Setelah itu dilanjutkan dengan Undang-Undang Nomor 8 Tahun 2016 tentang Penyandang Disabilitas, yang mengamanatkan kuota kerja 2 persen untuk BUMN dan 1 persen untuk perusahaan swasta.
Selain membuka peluang penyandang tunanetra menempuh pendidikan tinggi, dukungan terhadap mahasiswa dan lulusan perguruan tinggi dari penyandang tunanetra untuk masuk dunia kerja pun dilakukan. Caranya dengan menyiapkan mereka memasuki dunia kerja.
Di Indonesia, menurut Aria, upayanya yaitu pre-employment soft skill training. Pelatihan ini membangun soft skill yang diperlukan untuk memasuki dan membangun karier di dunia kerja.

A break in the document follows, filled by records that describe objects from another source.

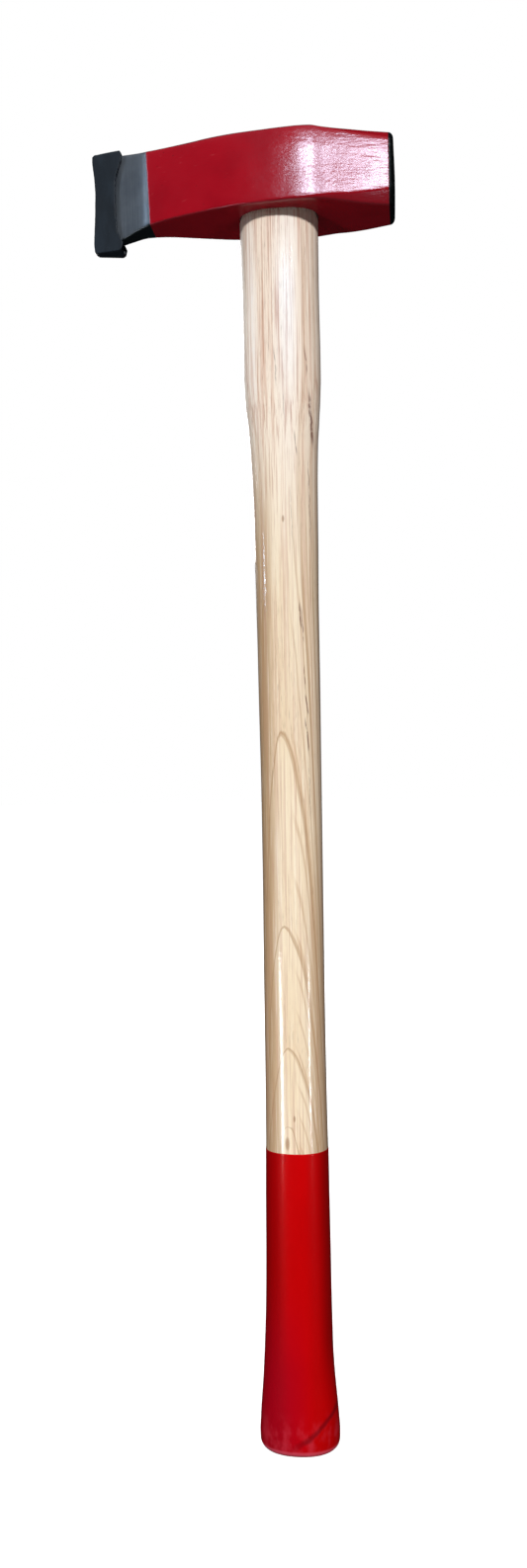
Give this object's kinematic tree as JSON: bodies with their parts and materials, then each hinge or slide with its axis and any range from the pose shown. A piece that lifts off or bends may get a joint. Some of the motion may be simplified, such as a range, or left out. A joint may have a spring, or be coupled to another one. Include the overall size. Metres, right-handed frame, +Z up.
{
  "type": "splitting maul",
  "caption": "Long-handled splitting maul: wedge head with hammer poll on a hickory handle with a dipped grip, and a push-on guard over the cutting edge.",
  "frame": {"origin": "centre of the flat face at the foot of the grip, on the handle's axis", "axes": "+Z up the handle towards the head, -X towards the cutting edge, +X towards the poll, -Y and +Y out of the cheeks"},
  "size_m": [0.2114, 0.0628, 0.9029],
  "materials": {
    "red_enamel": "glossy red enamel with orange peel, ground bare steel at the bit and the poll",
    "hickory": "clear lacquer over pale straight-grained hickory",
    "red_dip": "glossy dipped paint",
    "wedge_wood": "raw end grain",
    "bare_steel": "raw rolled steel",
    "black_rubber": "satin moulded rubber"
  },
  "bodies": {
    "maul": {"maul_head": "red_enamel", "hickory_handle": "hickory", "grip_dip_coat": "red_dip", "wooden_wedge": "wedge_wood", "steel_wedge_1": "bare_steel", "steel_wedge_2": "bare_steel"},
    "guard": {"edge_guard": "black_rubber"}
  },
  "joints": [
    {"name": "guard_slide", "type": "slide", "parent": "maul", "child": "guard", "axis": [-1, 0, 0], "range_m": [0, 0.06]}
  ]
}
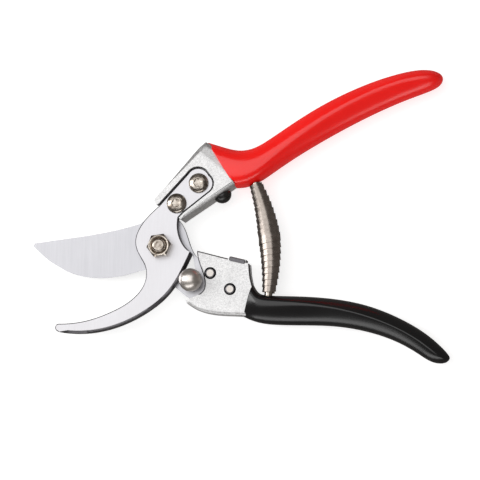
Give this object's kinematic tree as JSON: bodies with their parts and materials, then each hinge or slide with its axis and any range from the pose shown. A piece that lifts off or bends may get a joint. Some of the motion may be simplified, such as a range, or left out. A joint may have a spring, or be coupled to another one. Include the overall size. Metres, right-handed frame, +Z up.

Sementara itu, RBI mengembangkan sistem pembelajaran matematika dan sains yang bisa diakses untuk siswa tunanetra. Hal ini bisa mempersiapkan mereka siap melanjutkan pendidikan tinggi dan membangun karier di bidang kerja yang dituju.
Disambut positif
Bagi penyandang tunanetra, buku ini bisa menjadi referensi bagi pemberi kerja. Penyandang tunanetra bisa berdaya jika berkesempatan melanjutkan ke pendidikan tinggi dan berkesempatan magang di perusahaan atau kantor-kantor pemerintahan.
”Buku itu menjadi inspirasi pada teman-teman dan pemberi kerja yang mungkin masih ragu-ragu memberi kesempatan kerja atau membuka tempat pendidikan mereka untuk teman-teman tunanetra,” ujar Juwita Maulida (33), lulusan Ilmu Komunikasi Universitas Muhammadiyah Jakarta, penyandang tunanetra.
Peluncuran buku tersebut mendapat tanggapan positif dari Kementerian Ketenagakerjaan. ”Buku ini bisa menjadi rujukan untuk menyusun program-program dan mempersiapkan penyandang disabilitas, khususnya tunanetra memasuki dunia kerja, sehingga dunia kerja yang inklusif bisa terwujud,” ujar Eva Trisiana, Sekretaris Direktorat Jenderal Pembinaan Penempatan Tenaga Kerja dan Perluasan Kesempatan Kerja, Kementerian Ketenagakerjaan, saat dihubungi terpisah.
Eva menyatakan, hingga kini Kemenaker terus menyosialisasikan amanat Undang-Undang No 8 Tahun 2016 tentang Penyandang Disabilitas terkait kuota kerja 2 persen untuk BUMN dan 1 persen untuk perusahaan swasta. ”Kita sosialisasi terus soal kesempatan kerja bagi penyandang disabilitas. Bahkan, dinas tenaga-dinas tenaga kerja diminta membuat unit layanan disabilitas, memang belum semuanya, tetapi kita terus sosialisasikan. Selain itu, kita sediakan program-program pelatihan di balai latihan kerja yang ramah disabilitas,” ujarnya.